Ken Kratz, who has risen to national prominence after being featured in Netflix's Making a Murderer, recently admitted that he considered suicide at one point.

Kratz was the prosecutor in the Steven Avery case that was the center of Making a Murderer and while the verdict wound up being in Kratz's favor, it was hardly a positive experience for him.

The prosecutor appeared on Dr. Drew's podcast recently where he described why he was nearly driven to suicide.

"With the pressures I was under after the Avery case, this all began, I would suspect, as a result of the Avery case. It was a case that I was very much in the public eye, very much in the limelight for 18 straight months we were on the front page and really in a very, very high-profile case. And then it all stopped," Kratz explained.

In 2010, Kratz was discovered to have sent sexually explicit texts to the ex-girlfriend of a man he was prosecuting at the time. He had to step down from his post as the Calumet County prosecutor and had his law license suspended for four months.

"After this whole thing kind of blew up I became suicidal," Kratz said. "I actually put a gun in my mouth and was really, really having a hard time with having kind of gone from very well-respected and obviously very into my job to really vilified within maybe a 48- or 72-hour period."
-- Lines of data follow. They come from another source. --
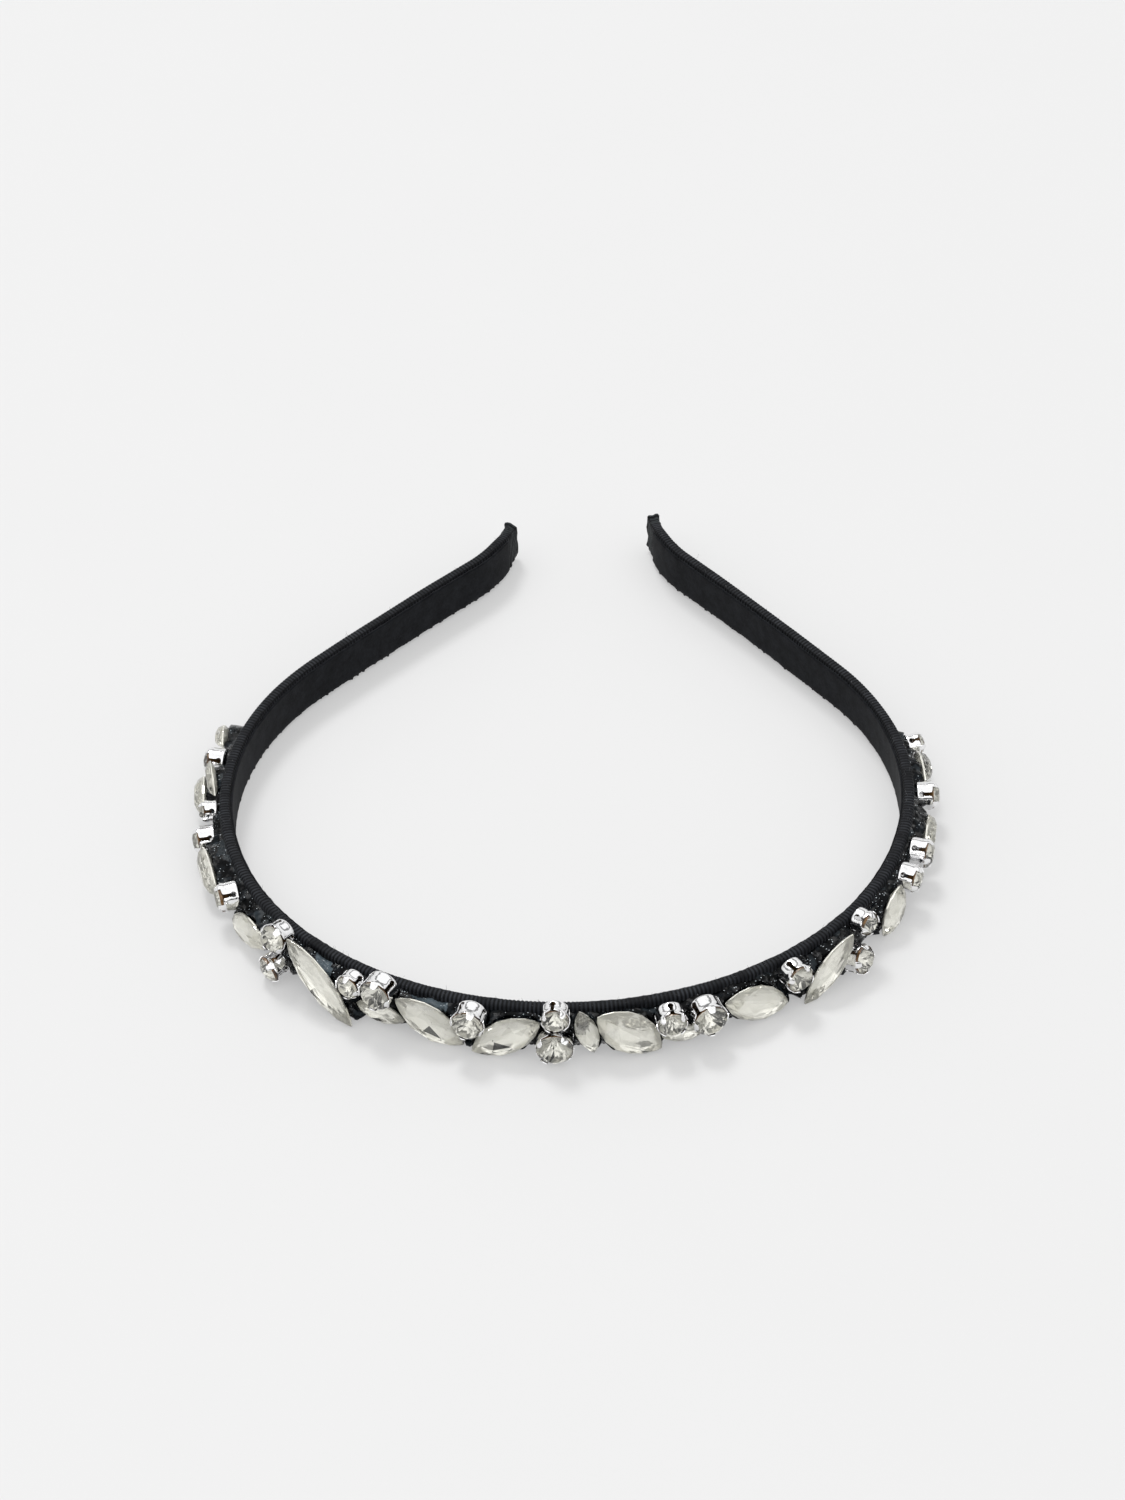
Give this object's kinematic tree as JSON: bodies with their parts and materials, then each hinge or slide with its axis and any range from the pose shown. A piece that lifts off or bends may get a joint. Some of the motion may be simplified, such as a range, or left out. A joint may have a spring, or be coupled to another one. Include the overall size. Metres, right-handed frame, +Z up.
{
  "type": "rhinestone headband",
  "caption": "Flat ribbon-covered headband with a lined inner face and a glued row of cut stones, some in metal claw cups, that grips the head by its spring.",
  "frame": {"origin": "middle of the whole footprint, on the surface that the lower rim lies on", "axes": "+Z up out of the surface, across the band's width; +Y from the curved front with the stones towards the two tips; +X to the right, seen from the front"},
  "size_m": [0.1418, 0.1536, 0.0124],
  "materials": {
    "ribbon": "matte",
    "lining": "matte",
    "glue": "gloss",
    "stone": "polished",
    "claw_cup": "polished"
  },
  "bodies": {
    "root": {"band": "ribbon", "lining": "lining", "glue_strip": "glue", "round_01": "stone", "round_02": "stone", "round_03": "stone", "round_04": "stone", "round_05": "stone", "round_06": "stone", "round_07": "stone", "round_08": "stone", "round_09": "stone", "round_10": "stone", "round_11": "stone", "round_12": "stone", "round_13": "stone", "round_14": "stone", "round_15": "stone", "round_16": "stone", "round_17": "stone", "round_18": "stone", "round_19": "stone", "round_20": "stone", "cup_01": "claw_cup", "cup_02": "claw_cup", "cup_03": "claw_cup", "cup_04": "claw_cup", "cup_05": "claw_cup", "cup_06": "claw_cup", "cup_07": "claw_cup", "cup_08": "claw_cup", "cup_09": "claw_cup", "cup_10": "claw_cup", "cup_11": "claw_cup", "cup_12": "claw_cup", "cup_13": "claw_cup", "cup_14": "claw_cup", "cup_15": "claw_cup", "cup_16": "claw_cup", "cup_17": "claw_cup", "cup_18": "claw_cup", "cup_19": "claw_cup", "cup_20": "claw_cup", "navette_01": "stone", "navette_02": "stone", "navette_03": "stone", "navette_04": "stone", "navette_05": "stone", "navette_06": "stone", "navette_07": "stone", "navette_08": "stone", "navette_09": "stone", "navette_10": "stone", "navette_11": "stone", "navette_12": "stone", "navette_13": "stone", "navette_14": "stone", "navette_15": "stone", "navette_16": "stone", "navette_17": "stone"}
  },
  "joints": []
}
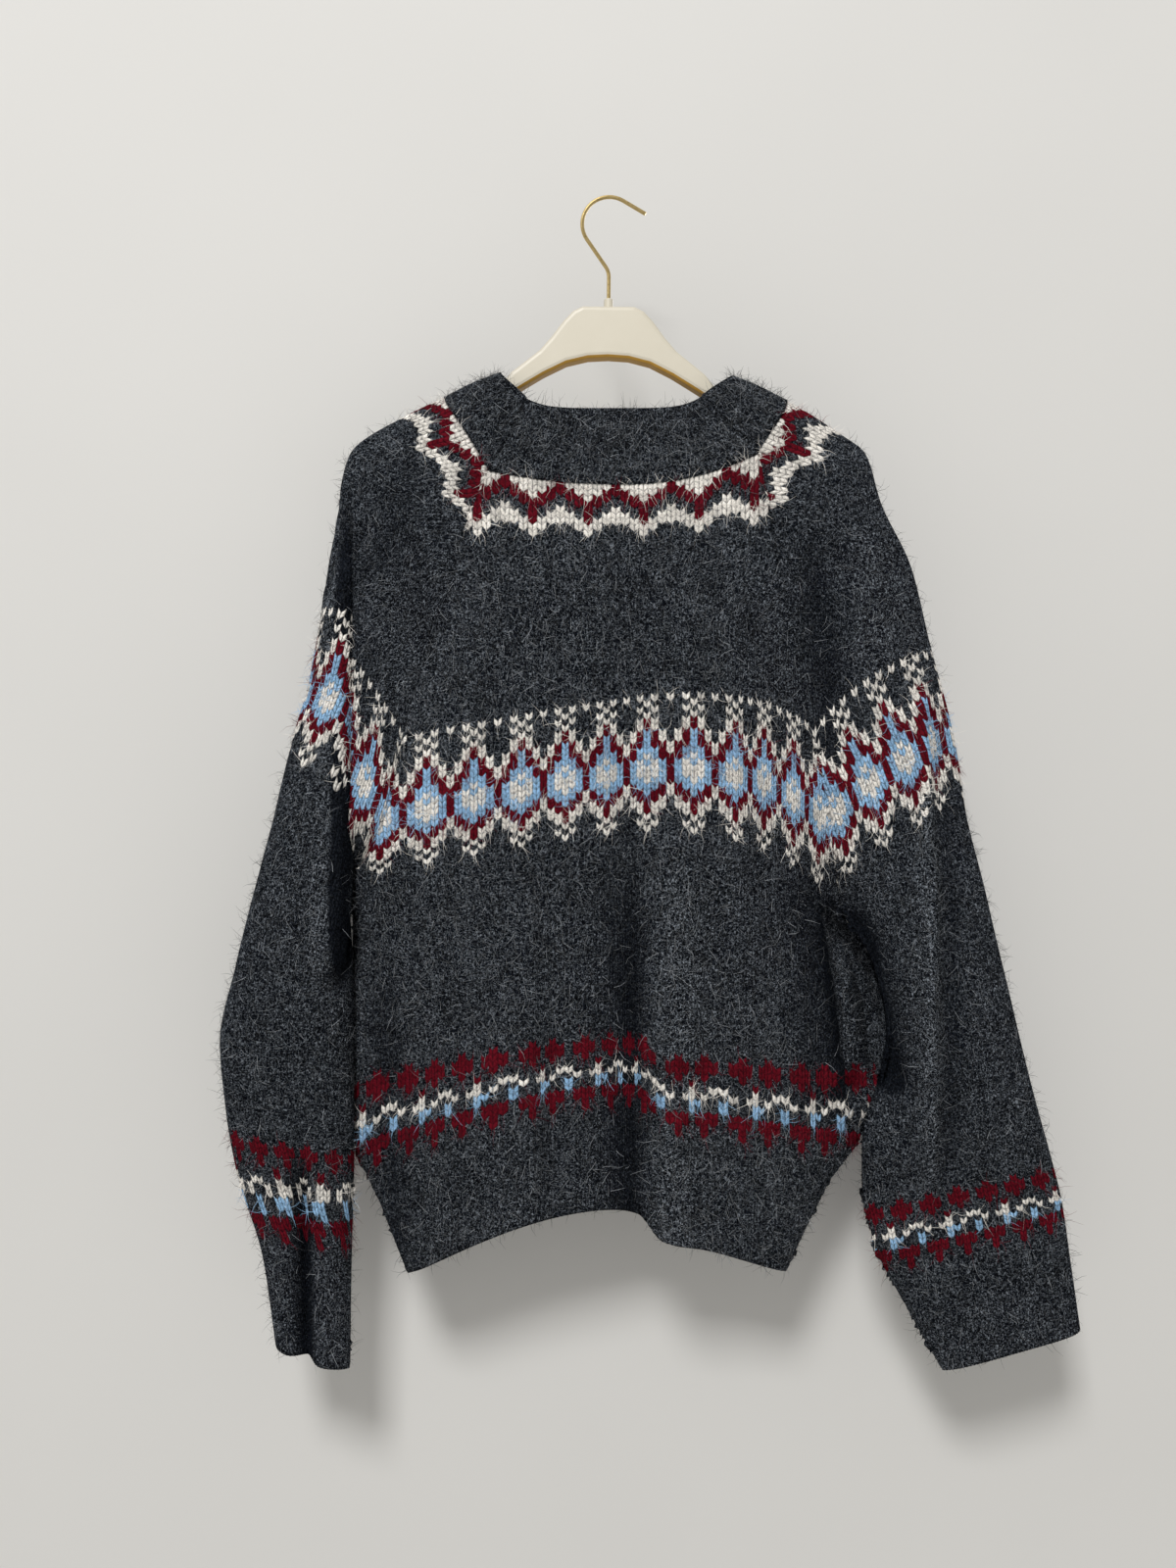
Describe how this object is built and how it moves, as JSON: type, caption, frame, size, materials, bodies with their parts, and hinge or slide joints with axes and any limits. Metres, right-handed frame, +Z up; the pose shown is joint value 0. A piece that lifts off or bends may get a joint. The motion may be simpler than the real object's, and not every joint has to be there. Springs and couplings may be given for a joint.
{
  "type": "knitted cardigan on a hanger",
  "caption": "Loose raglan cardigan knitted with coloured bands round yoke, hem and cuffs, hanging flat on a moulded shop hanger with a wire hook.",
  "frame": {"origin": "inner top of the hanger's hook, where it hangs on a rail", "axes": "+Z up, the garment's back faces -Y and its front +Y, the wearer's left is at -X"},
  "size_m": [0.7226, 0.0984, 0.9948],
  "materials": {
    "knitted_wool": "brushed knitted wool with a long nap",
    "button_plastic": "satin turned plastic",
    "hanger_plastic": "smooth moulded plastic",
    "hook_wire": "polished plated wire"
  },
  "bodies": {
    "root": {"back": "knitted_wool", "front_left": "knitted_wool", "front_right": "knitted_wool", "sleeve_left": "knitted_wool", "sleeve_right": "knitted_wool", "neckband": "knitted_wool", "front_band_left": "knitted_wool", "front_band_right": "knitted_wool", "button_1": "button_plastic", "button_2": "button_plastic", "button_3": "button_plastic", "button_4": "button_plastic", "button_5": "button_plastic", "button_6": "button_plastic", "hanger_body": "hanger_plastic", "hanger_boss": "hanger_plastic", "hanger_hook": "hook_wire"}
  },
  "joints": []
}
Kratz is being vilified even further these days after the release of Making a Murderer. The prosecutor is shown in a very negative light in the docuseries, especially in comparison to defense attorneys Dean Strang and Jerome Buting. In a January interview with Nancy Grace, Kratz spoke about receiving numerous death threats he's been getting since the show's release in December.

Making a Murderer remains available to stream on Netflix.